Welcome to Coventry University website

Team: Dr James Brusey, Dr Elena Gaura.

Although fault detection and management are currently receiving increasing attention within the WSN community, much work focuses on solutions for specific types of faults and errors or specific WSN applications. When more generic solutions to the WSN robustness problems are sought, it is cumbersome, if not impossible to combine such existing, specific techniques into a WSN system component or service that could handle multiple types of fault and is applicable to any-size/any-type wireless sensor network.

Past fault-related research at Cogent and discussions with both WSN users and application domain specialists have confirmed that a fault management framework able to handle a variety of faults (ranging from sensing device faults through networking and communications to systems software faults) is needed to enhance the applicability of the WSN technology and increase end-users' confidence.

Hence, the aim of this project is to develop a fault management framework for WSNs in order to improve robustness, reliability and wider adoption of WSN technology.
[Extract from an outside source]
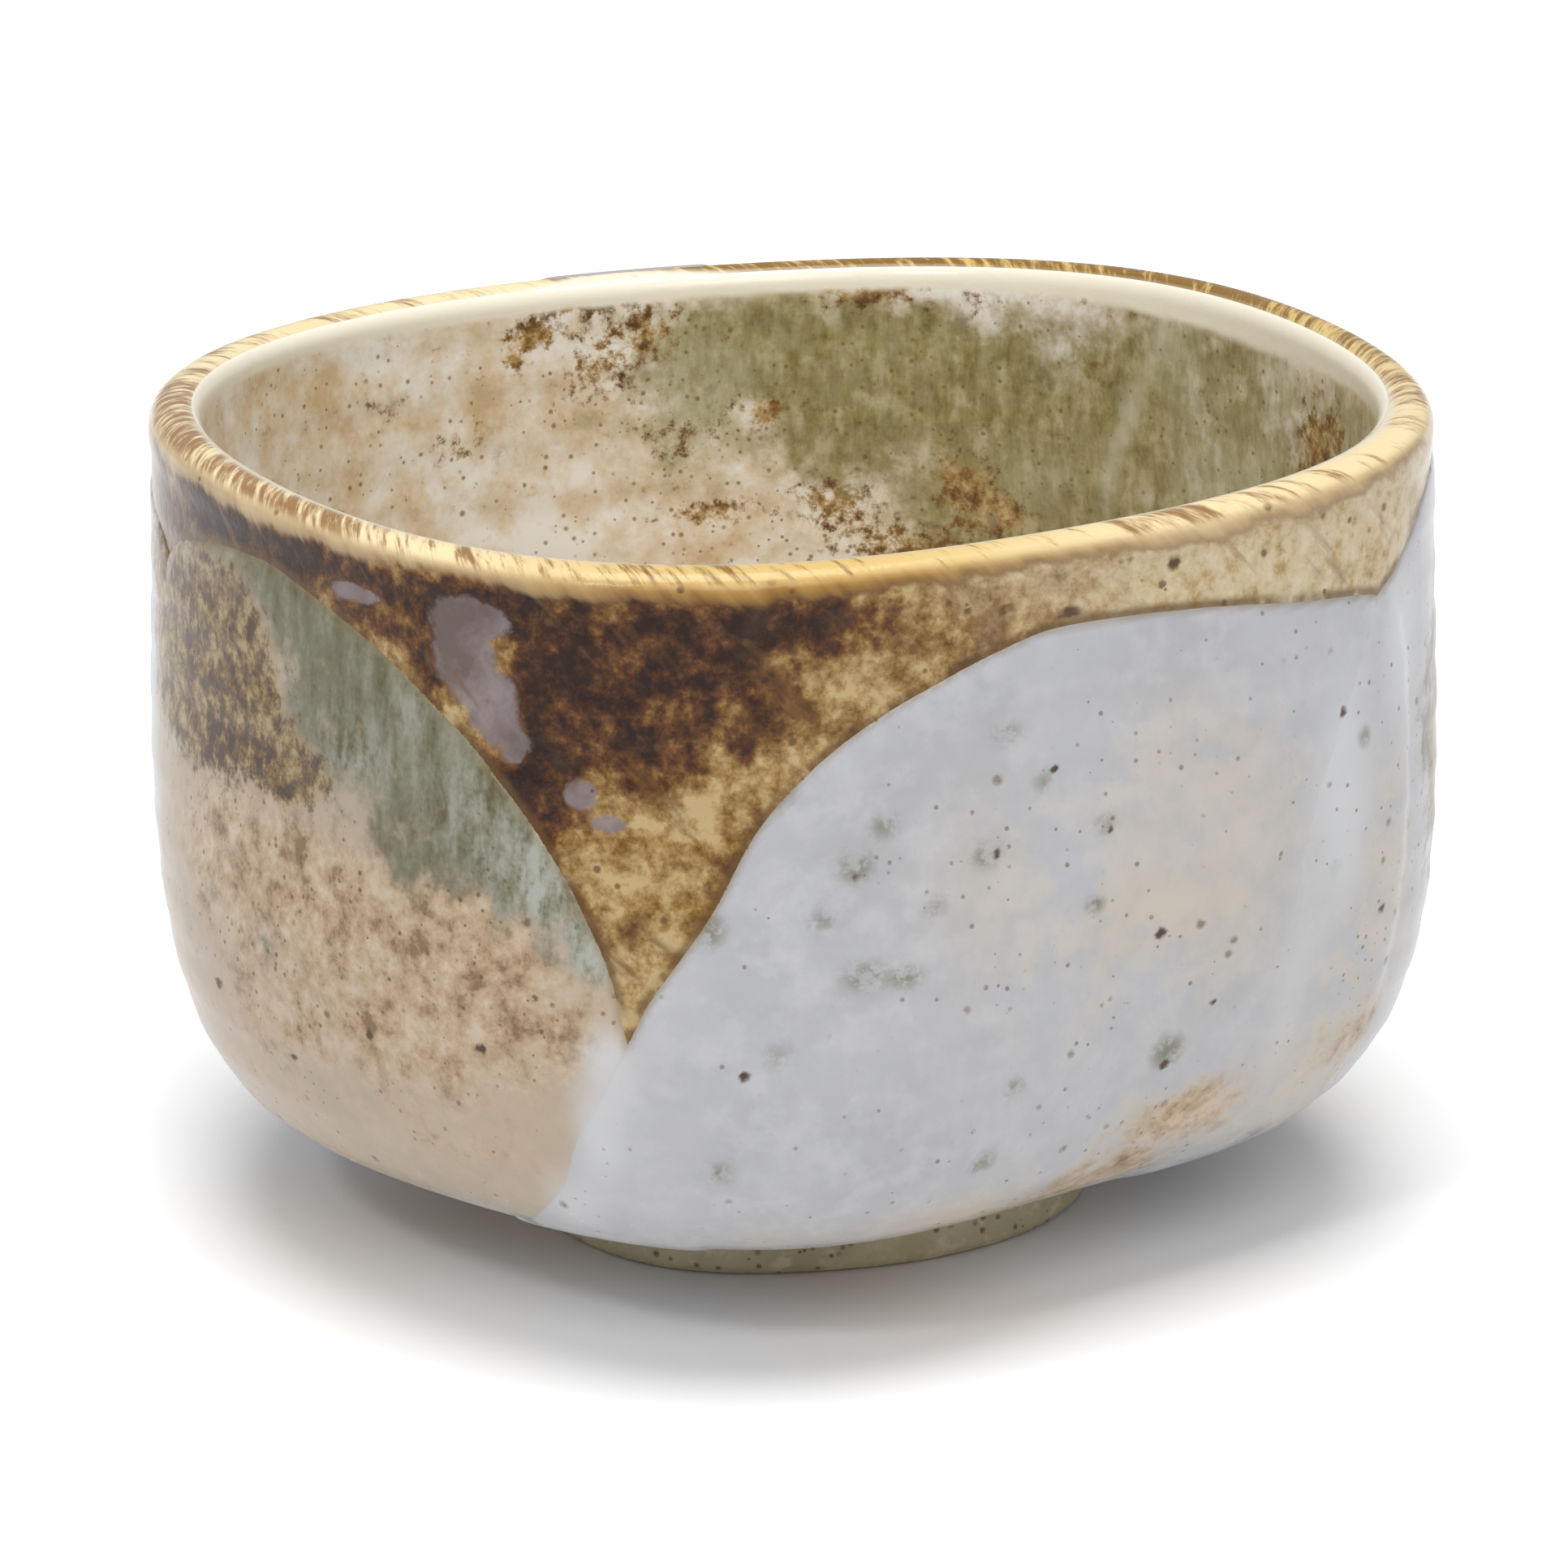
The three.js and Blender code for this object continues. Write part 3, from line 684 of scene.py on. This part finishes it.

The research addresses a need for a holistic approach that tackles faults at a number of different protocol stack layers with low overhead in terms of computing bandwidth and energy consumption.

Towards this aim, a number of research questions are currently being answered:

• Is it possible to define a fault management framework that is generic and suited to various WSN applications requirements?
• What information could be gained from multiple protocol stack layers to accelerate the fault detection process?
• How do the application requirements affect the decision-making during the fault recovery process?
• How should the framework be designed to fulfil the requirements of WSNs, such as node energy-efficiency, balanced communication workload and process workload sharing among the nodes?

The major constraint throughout the framework design process is the overall energy stored in the wireless sensor network, whilst the design objective is to produce a network with extended life and reliability concurrently maximizing the quality of the information collected and delivered by the network.

Currently the issues of network degradation management and resources sharing are being addressed in order to extend the network's operational life in the context of an engine health monitoring application. Additionally, several framework components have been developed including a method of collaborative sensor self-diagnosis, which shows considerable advantages in efficiency and false alarm rate when compared with other diagnosis methods.